Prior to 1799, this street in lower Manhattan was laid out and named "Chester Street". After the building of the New York Orphan Asylum on this street around May 1806 "Chester Street" was renamed "Asylum Street". In 1833, "Asylum Street" was quietly renamed Third Street, and finally "Allen Street."

During its heyday in the early part of the 20th century, it was populated by Romanian Jews, as well as Sephardic Jews from Turkey, Syria, Egypt and Greece. Many worked in brass and copper fabrication shops in the basements, while the wares were sold in street level stores.
In September 1903, a gun battle was fought beneath the El tracks at Allen and Rivington Streets between followers of Paul Kelly, leader of the Five Points Gang, and the rival gang of Monk Eastman. At one point a hundred men joined the fray, with police driven off by gunfire. Three men were killed and numerous innocent civilians were injured.

Fire destroyed an overcrowded tenement on Allen Street in March 1905, claiming the lives of twenty people. The five-story building at 105 Allen Street housed 200 people.

The street was widened in the early 1930s by demolition of buildings on the east side of the street. This created a broad thoroughfare with a median mall in the center and the El running down the western roadway. The El was demolished in 1942.

Allen Street was the site of numerous shops specializing in brassware in the 1910s through the 1940s but only two such shops remained by the late 1970s. In 1979, Allen Street was described by New York magazine as an "unbusy area removed from the bustle of Grand Street and the Bowery."

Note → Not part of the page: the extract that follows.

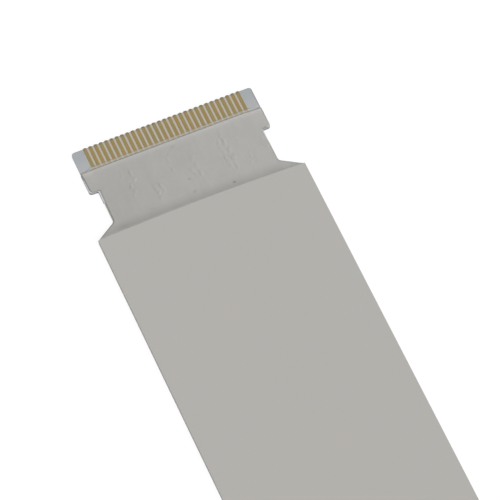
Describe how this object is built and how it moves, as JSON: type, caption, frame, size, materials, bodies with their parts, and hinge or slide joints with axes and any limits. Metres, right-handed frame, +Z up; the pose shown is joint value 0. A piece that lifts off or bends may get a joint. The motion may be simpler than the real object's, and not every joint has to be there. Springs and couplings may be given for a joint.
{
  "type": "flat flex cable",
  "caption": "Flat flex cable with stiffened contact ends, locking ears beside the contacts, a narrower neck and a wider covered body.",
  "frame": {"origin": "middle of the cable, on the surface that it lies on", "axes": "+Y along the cable towards the front contact end, +X across it, +Z up out of the contact face"},
  "size_m": [0.0194, 0.1502, 0.0006],
  "materials": {
    "cover_film": "satin",
    "top_film": "satin",
    "base_film": "glossy",
    "stiffener": "satin",
    "conductor": "gold plated"
  },
  "bodies": {
    "root": {"bottom_cover": "cover_film", "front_stiffener": "stiffener", "back_stiffener": "stiffener", "base_film": "base_film", "top_film": "top_film", "top_cover": "cover_film", "conductor_01": "conductor", "conductor_02": "conductor", "conductor_03": "conductor", "conductor_04": "conductor", "conductor_05": "conductor", "conductor_06": "conductor", "conductor_07": "conductor", "conductor_08": "conductor", "conductor_09": "conductor", "conductor_10": "conductor", "conductor_11": "conductor", "conductor_12": "conductor", "conductor_13": "conductor", "conductor_14": "conductor", "conductor_15": "conductor", "conductor_16": "conductor", "conductor_17": "conductor", "conductor_18": "conductor", "conductor_19": "conductor", "conductor_20": "conductor", "conductor_21": "conductor", "conductor_22": "conductor", "conductor_23": "conductor", "conductor_24": "conductor", "conductor_25": "conductor", "conductor_26": "conductor", "conductor_27": "conductor", "conductor_28": "conductor", "conductor_29": "conductor", "conductor_30": "conductor"}
  },
  "joints": []
}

The street's center mall, along with that of Pike Street, was reconfigured in 2009. Parts of that mall were reconstructed completely in 2011.

==Transportation==
A portion of the elevated IRT Second Avenue Line, commonly known as the Second Avenue El, was constructed over Allen Street's current southbound roadway (then the entire street) from Houston Street to Division Street in 1878, blocking out most of the light from the then-narrow street. The elevated railway was taken down in 1942. Currently, the nearest subway stations are Grand Street station, three blocks west at Chrystie Street and Delancey Street – Essex Street station, three blocks east at Essex Street. Also, at the corner of East Houston Street and Allen Street, there are multiple entrances to the Second Avenue station. There is also an intercity bus station at 84-86 Allen Street.

Allen Street in its entirety and Pike Street north of Madison Street is served by the M15/M15 SBS bus routes. Some local buses also serve Pike Street in its entirety, and some southbound SBS service short-turns at Houston Street. Additional service is provided by the westbound running non-stop north from Madison Street to East Broadway, and the at Delancey Street, using Rivington Street out of service to change direction.